This installment of the Consonant Classical Challenge features Chinese-born composer Chen Yi. Although born in China, Dr. Chen is currently based in the United States, and is currently on the faculty of the University of Missouri-Kansas City Conservatory of Music and Dance. An accomplished violinist and composer, her work blends Chinese and Western musical traditions, transcending cultural and musical boundaries. The pentatonic nature of Chinese music gives her work its tonal quality, while simultaneously moving her compositions in unexpected directions (at least to Western ears).
Chen has written extensively for orchestras and wind ensembles, and has also composed several works for chamber groups. As might be expected, her catalog of works for violin is exceptionally strong.
Ge Xu is a short orchestral work. Chen uses a standard Western orchestra in a unique fashion. The violins open with a plaintive melody, but the glissandos and harmonics make them sound more like a Chinese huqin. Her use of percussion also demonstrates a non-Western sensibility.
Her piano trio Happiness is a perhaps purer example of Chen's style. I hear the rhythmic pulses of Stravinsky coupled with pentatonic melodies. It's an exciting and appealing work.
Chen's melodic gifts come to the fore in her choral works. Distance can't keep us two apart is a particularly beautiful example.
Chen has written extensively for wind ensemble. Spring Festival is one of her popular works in this genre.

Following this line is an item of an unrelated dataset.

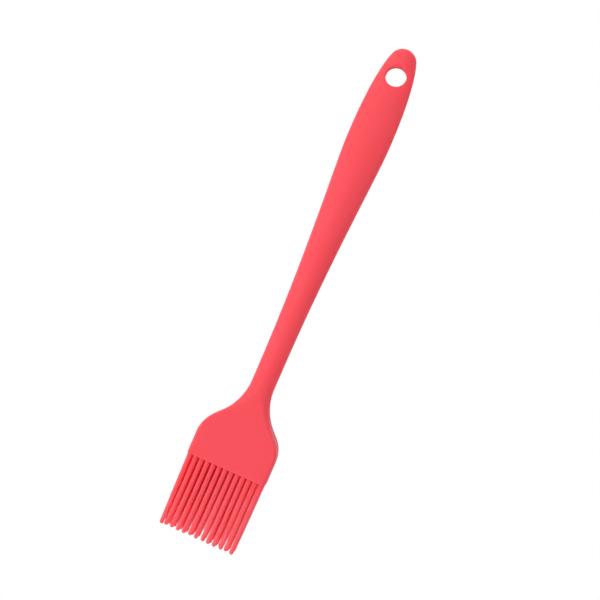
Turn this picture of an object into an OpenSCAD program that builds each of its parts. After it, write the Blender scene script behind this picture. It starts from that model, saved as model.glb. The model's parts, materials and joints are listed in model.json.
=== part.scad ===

Just because a composition is tonal doesn't mean it's bland or boring. Chen Yi using the building blocks of Western music in a different way, and that provides fresh insights in the process. Her works enrich the repertoire and dispel the notion that classical music is solely the realm of dead, white European males -- and that helps makes the genre relevant to more people. Which is as it should be.